** start of Collected data **

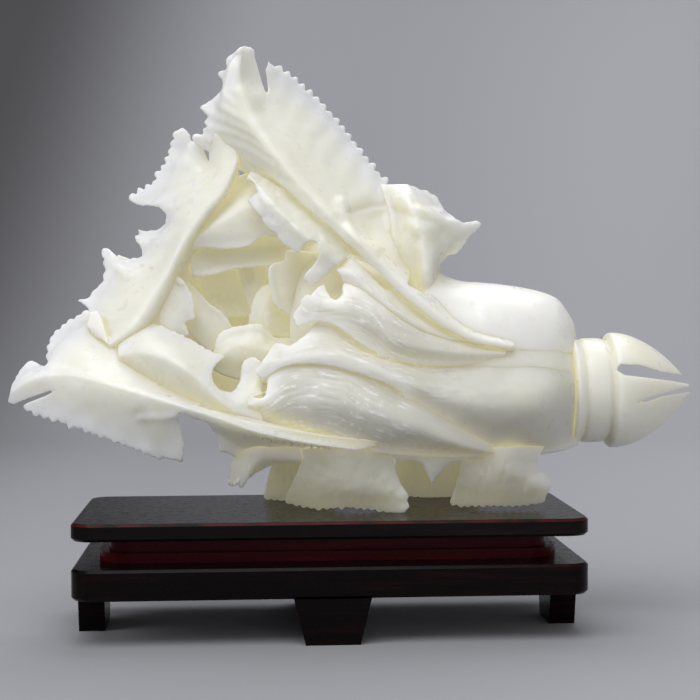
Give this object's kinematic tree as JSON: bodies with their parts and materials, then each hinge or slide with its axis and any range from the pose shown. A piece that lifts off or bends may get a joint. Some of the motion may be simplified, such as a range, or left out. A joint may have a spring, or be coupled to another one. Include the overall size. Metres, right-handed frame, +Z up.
{
  "type": "jade cabbage carving",
  "caption": "Pale carved jade Chinese cabbage lying on its side with toothed curling leaves, resting on a dark lacquered wooden stand.",
  "frame": {"origin": "on the floor, under the middle of the whole object", "axes": "+X towards the cabbage's root, +Y to the back, +Z up"},
  "size_m": [0.2961, 0.0946, 0.2483],
  "materials": {
    "white_jade": "gloss",
    "black_lacquer": "gloss",
    "red_lacquer": "satin",
    "dowel_wood": "matt"
  },
  "bodies": {
    "stand": {"top_board": "black_lacquer", "base_board": "black_lacquer", "stand_waist": "red_lacquer", "front_foot": "black_lacquer", "back_foot": "black_lacquer", "left_foot": "black_lacquer", "right_foot": "black_lacquer", "waist_dowels": "dowel_wood", "foot_dowels": "dowel_wood"},
    "carving": {"root_claws": "white_jade", "heart_core": "white_jade", "main_front_stalk": "white_jade", "lower_front_stalk": "white_jade", "middle_front_stalk": "white_jade", "upper_front_stalk": "white_jade", "upper_leaf": "white_jade", "inner_right_leaf": "white_jade", "back_left_leaf": "white_jade", "lower_left_leaf": "white_jade", "inner_front_leaf": "white_jade", "heart_cup": "white_jade", "inner_fold": "white_jade", "deep_right_petal": "white_jade", "top_inner_leaf": "white_jade", "right_petal": "white_jade", "lower_petal": "white_jade", "left_petal": "white_jade", "back_stalk": "white_jade", "back_curled_leaf": "white_jade", "rear_upper_leaf": "white_jade", "rear_lower_leaf": "white_jade", "front_left_foot": "white_jade", "front_right_foot": "white_jade", "back_left_foot": "white_jade", "back_right_foot": "white_jade", "left_stub": "white_jade"}
  },
  "joints": [
    {"name": "carving_lift", "type": "slide", "parent": "stand", "child": "carving", "axis": [0, 0, 1], "range_m": [0, 0.1]}
  ]
}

** end of Collected data **

• Task objective
Your task is to repeat the data exactly; please include every line.

• Solution to this problem
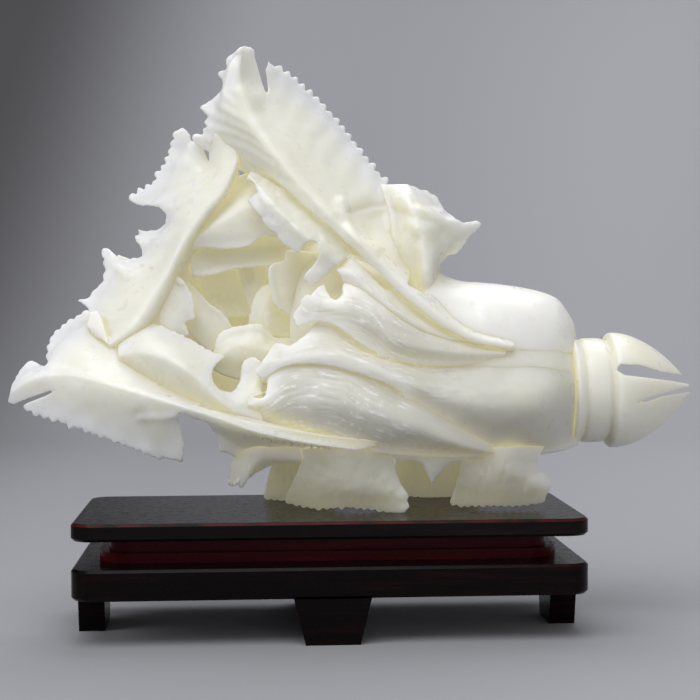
Give this object's kinematic tree as JSON: bodies with their parts and materials, then each hinge or slide with its axis and any range from the pose shown. A piece that lifts off or bends may get a joint. Some of the motion may be simplified, such as a range, or left out. A joint may have a spring, or be coupled to another one. Include the overall size. Metres, right-handed frame, +Z up.
{
  "type": "jade cabbage carving",
  "caption": "Pale carved jade Chinese cabbage lying on its side with toothed curling leaves, resting on a dark lacquered wooden stand.",
  "frame": {"origin": "on the floor, under the middle of the whole object", "axes": "+X towards the cabbage's root, +Y to the back, +Z up"},
  "size_m": [0.2961, 0.0946, 0.2483],
  "materials": {
    "white_jade": "gloss",
    "black_lacquer": "gloss",
    "red_lacquer": "satin",
    "dowel_wood": "matt"
  },
  "bodies": {
    "stand": {"top_board": "black_lacquer", "base_board": "black_lacquer", "stand_waist": "red_lacquer", "front_foot": "black_lacquer", "back_foot": "black_lacquer", "left_foot": "black_lacquer", "right_foot": "black_lacquer", "waist_dowels": "dowel_wood", "foot_dowels": "dowel_wood"},
    "carving": {"root_claws": "white_jade", "heart_core": "white_jade", "main_front_stalk": "white_jade", "lower_front_stalk": "white_jade", "middle_front_stalk": "white_jade", "upper_front_stalk": "white_jade", "upper_leaf": "white_jade", "inner_right_leaf": "white_jade", "back_left_leaf": "white_jade", "lower_left_leaf": "white_jade", "inner_front_leaf": "white_jade", "heart_cup": "white_jade", "inner_fold": "white_jade", "deep_right_petal": "white_jade", "top_inner_leaf": "white_jade", "right_petal": "white_jade", "lower_petal": "white_jade", "left_petal": "white_jade", "back_stalk": "white_jade", "back_curled_leaf": "white_jade", "rear_upper_leaf": "white_jade", "rear_lower_leaf": "white_jade", "front_left_foot": "white_jade", "front_right_foot": "white_jade", "back_left_foot": "white_jade", "back_right_foot": "white_jade", "left_stub": "white_jade"}
  },
  "joints": [
    {"name": "carving_lift", "type": "slide", "parent": "stand", "child": "carving", "axis": [0, 0, 1], "range_m": [0, 0.1]}
  ]
}